The proposition of expanding Nepal’s trade relations with China is not something new. Politicians, bureaucrats, businessmen and trade experts like have long been emphasizing on this for mitigating Nepal’s over dependency on the southern neighbor.
With the India imposing economic embargo on Nepal for the last one and half months, the very idea is, of course, gaining new momentum.
Prime Minister K.P. Sharma Oli, has also stated that accelerating economic connectivity with China is a crucial component to ensure economic sustainability Nepal.
Two-thirds of Nepal’s total trade volume takes place only with India and the country is fully dependent on the southern neighbour for the supply of petroleum products and about 60 percent of the country’s medicine demands.
In fact, Nepal’s foreign trade was not always as heavily skewed in favour of India. This dependency on the southern neighbour increased between the years 2000 to 2010 and further rose in 2010s.
According to a study report of Nepal Rastra Bank (NRB), India bought 28.02 percent of Nepal’s exports in the 1980s. Shipments fell sharply to 16.15 percent in the 1990s and then jumped to 59.04 percent in the first decade of 2000s.
Similarly, India accounted for 22.39 percent of Nepal’s imports in the 1990s, down from 24.01 percent in the 1980s. The country’s dependence on India for imports soared to 58.06 percent in the 2000s. Dependency has reached over 65 percent in the mid 2010s.
Owing to the illicit Indian embargo, cargo trucks, carrying fuel, medicine and food items have been held up on the Indian side of border. And, this is pushing the country on the verge of humanitarian and economic crisis in an alarming way.

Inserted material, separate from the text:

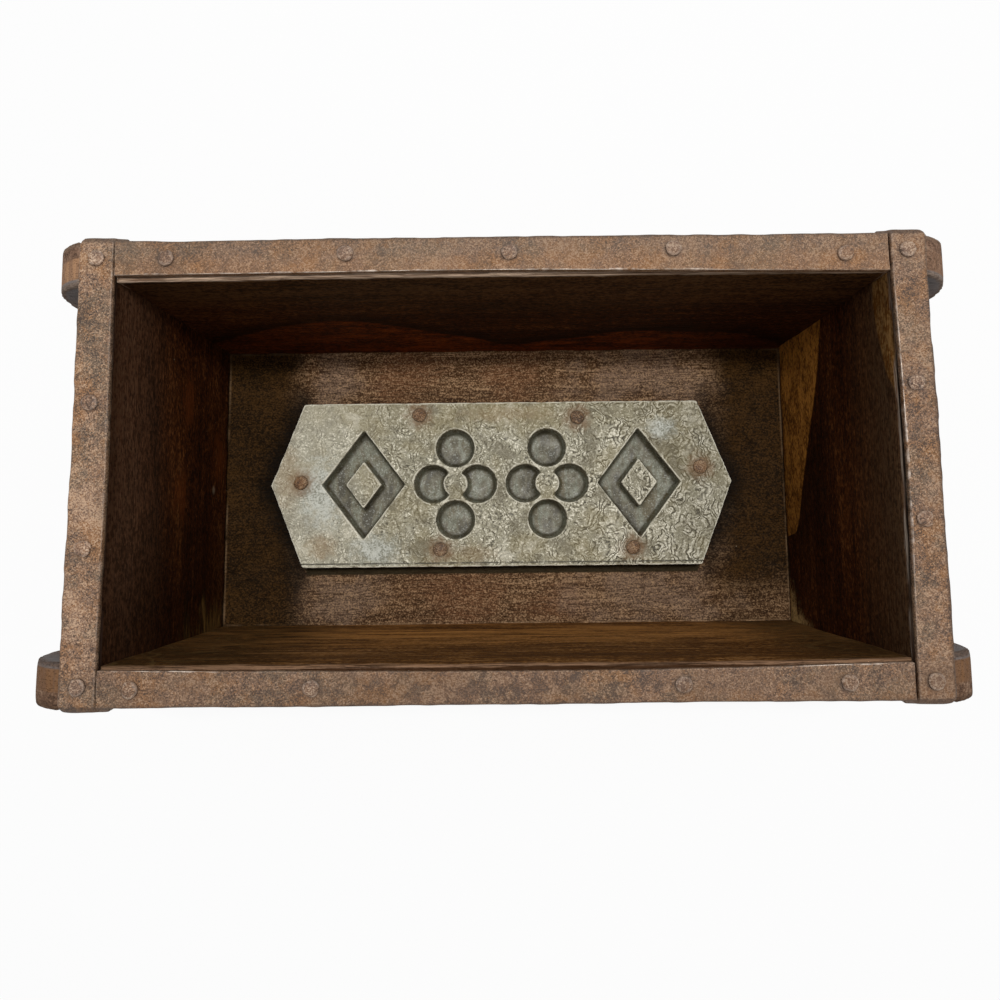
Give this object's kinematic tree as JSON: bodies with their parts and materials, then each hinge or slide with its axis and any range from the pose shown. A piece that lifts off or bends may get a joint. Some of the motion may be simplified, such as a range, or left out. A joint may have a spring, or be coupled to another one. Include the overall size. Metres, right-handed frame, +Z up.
{
  "type": "brick mould",
  "caption": "Open timber brick mould with iron-strapped rim, rounded ears to lift it by and a recessed cast frog plate nailed to its floor.",
  "frame": {"origin": "centre of the underside of the bottom board", "axes": "+X along the length to the right end, +Y to the rear, +Z up through the open top"},
  "size_m": [0.31, 0.154, 0.1001],
  "materials": {
    "floor_wood": "oiled by years of clay release, worn, grain along the length",
    "front_wood": "oiled dark inside, weathered outside, grain along the length",
    "rear_wood": "oiled dark inside, weathered outside, grain along the length",
    "left_end_wood": "oiled dark inside, weathered outside, grain along the length",
    "right_end_wood": "oiled dark inside with paler sapwood streaks, weathered outside, grain along the length",
    "strap_iron": "flat wrought iron with a brown, pitted, handled rust skin",
    "cast_plate": "rough sand casting, grey with olive and rust stains and rubbed edges",
    "strap_nails": "low hammered heads with the same rust skin as the straps",
    "rusty_nails": "low hammered heads with a red rust skin"
  },
  "bodies": {
    "root": {"bottom_board": "floor_wood", "front_board": "front_wood", "rear_board": "rear_wood", "left_end_board": "left_end_wood", "right_end_board": "right_end_wood", "front_strap": "strap_iron", "rear_strap": "strap_iron", "left_strap": "strap_iron", "right_strap": "strap_iron", "frog_plate": "cast_plate", "frog_plate_nails": "rusty_nails", "front_strap_nails": "strap_nails", "rear_strap_nails": "strap_nails", "left_strap_nails": "strap_nails", "right_strap_nails": "strap_nails", "left_leg_nails": "strap_nails", "right_leg_nails": "strap_nails", "left_joint_nails": "strap_nails", "right_joint_nails": "strap_nails", "bottom_nails": "strap_nails"}
  },
  "joints": []
}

Attributing this plight to Nepal’s chronic reliance on India, he promised to prioritise trade expansion with China and upgrade the road connectivity.

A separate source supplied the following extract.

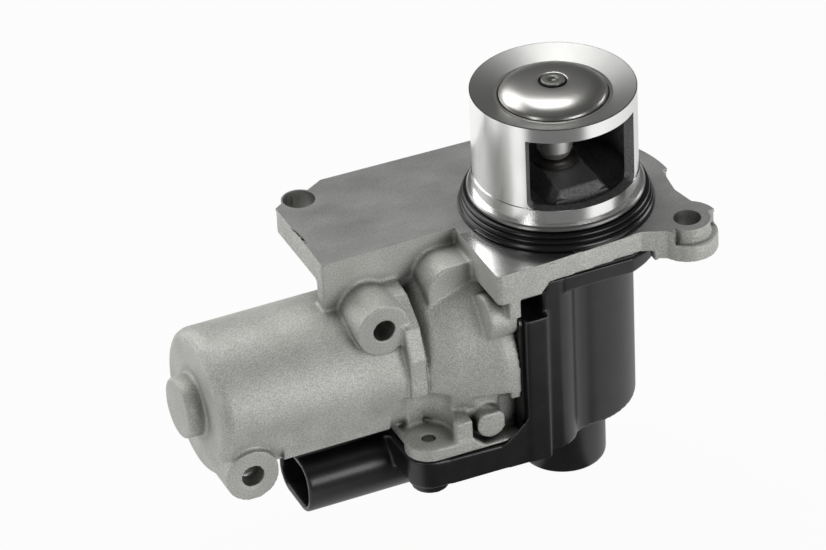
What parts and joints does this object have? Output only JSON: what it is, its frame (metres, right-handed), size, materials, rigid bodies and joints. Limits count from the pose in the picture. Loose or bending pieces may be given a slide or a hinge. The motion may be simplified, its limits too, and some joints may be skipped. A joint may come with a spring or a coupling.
{
  "type": "exhaust gas recirculation valve",
  "caption": "Electric poppet valve for exhaust gas: cast housing with motor barrel, flanged spigot with side window and domed poppet, black gear cover with plug shell and sensor cup.",
  "frame": {"origin": "on the valve axis where the spigot leaves its lip, 7.4 mm above the gasket face", "axes": "+Z along the valve towards the poppet, +X along the motor towards the gear cover, -Y out of the gas window"},
  "size_m": [0.1688, 0.0824, 0.1388],
  "materials": {
    "cast_aluminium": "sand-cast skin with machined faces",
    "machined_steel": "turned and polished",
    "black_plastic": "semi-matt moulded",
    "gear_plastic": "moulded, natural colour",
    "black_rubber": "smooth, slightly glossy",
    "bronze": "sintered",
    "copper": "enamelled winding wire",
    "magnet": "ferrite",
    "plated_steel": "zinc plated"
  },
  "bodies": {
    "valve_body": {"casting": "cast_aluminium", "seat_ring": "machined_steel", "guide_bush": "bronze", "stem_seal": "black_rubber", "spigot_seal": "black_rubber", "return_spring": "plated_steel", "gear_plate": "plated_steel", "plate_screws": "plated_steel", "motor_can": "plated_steel", "motor_front_plate": "plated_steel", "rear_bearing": "bronze", "front_bearing": "bronze", "motor_magnets": "magnet", "brush_card": "gear_plastic", "brushes": "magnet", "spring_washer": "plated_steel", "idler_axle": "machined_steel", "output_axle": "machined_steel", "gear_cover": "black_plastic", "cover_gasket": "black_rubber", "top_seal": "black_rubber", "cover_dowels": "plated_steel", "cover_screws": "plated_steel", "terminals": "plated_steel", "sensor_guide": "black_plastic", "sensor_spring": "plated_steel"},
    "motor_rotor": {"motor_shaft": "machined_steel", "armature_core": "machined_steel", "windings": "copper", "commutator": "copper", "motor_pinion": "bronze"},
    "idler": {"idler_gear": "gear_plastic"},
    "output": {"output_gear": "gear_plastic", "crank_pin": "machined_steel", "crank_roller": "bronze"},
    "valve": {"valve_head": "machined_steel", "valve_stem": "machined_steel", "stem_shield": "machined_steel", "yoke": "gear_plastic", "spring_plate": "plated_steel", "spring_clip": "plated_steel", "sensor_plunger": "gear_plastic"}
  },
  "joints": [
    {"name": "motor_spin", "type": "hinge", "parent": "valve_body", "child": "motor_rotor", "pos_m": [-0.08, 0.0047, -0.0482], "axis": [1, 0, 0], "range_deg": [-0.5, 866]},
    {"name": "idler_spin", "type": "hinge", "parent": "valve_body", "child": "idler", "pos_m": [-0.04, 0.0017, -0.03121], "axis": [1, 0, 0], "range_deg": [-241, 0.5]},
    {"name": "crank_turn", "type": "hinge", "parent": "valve_body", "child": "output", "pos_m": [-0.022, -0.00653, -0.05012], "axis": [1, 0, 0], "range_deg": [-0.1, 60.2]},
    {"name": "valve_lift", "type": "slide", "parent": "valve_body", "child": "valve", "axis": [0, 0, 1], "range_m": [0, 0.00701], "stiffness_N_per_m": 400, "springref_m": -0.004, "deforming": ["return_spring", "sensor_spring"]}
  ],
  "couplings": [
    {"joint": "motor_spin", "follows": "valve_lift", "rad_per_m": 2154.2},
    {"joint": "idler_spin", "follows": "valve_lift", "rad_per_m": -598.4},
    {"joint": "crank_turn", "follows": "valve_lift", "rad_per_m": 149.6}
  ]
}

No doubt, there is a need for deeper introspection why Nepal’s dependence on India surged over the last one and half decades. At the same time, it behooves the government to diversify trade option with the northern neighbor to improve the trade status of the country.
In his speech, PM Oli also made it a point to thank the northern neighbor for immediately responding to Nepal’s request by providing shipments of fuel in grant.
Apart from offering 1.3 million liters of petroleum products in grant, the Chinese government is ready to commercially export fuel to Nepal under a long-term agreement.
Experts have time and again in the past urged the government to explore alternative energy sources and alternate import sources besides India.
Of course, diversifying source options, such as homing in on China, would definitely help to ward off the possible fuel crisis in future.
In another context, he also expressed commitment to build solar plants with capacity of 200 MW and connect the power generated by the plant to the national grid within a year.
According to him, bio gas will be installed in the kitchens of security agencies, hostels, schools, jails and colleges.
Promoting the use of electric stoves and electrical vehicles and expediting construction of undergoing hydropower projects are other plans of the government.
If Oli really aspires to see the materialization of his latest announcement, he must adopt some strategic measures without any delay.
Such measures can well include recalibrating the country’s energy policies to propel the country towards the path of self-reliance.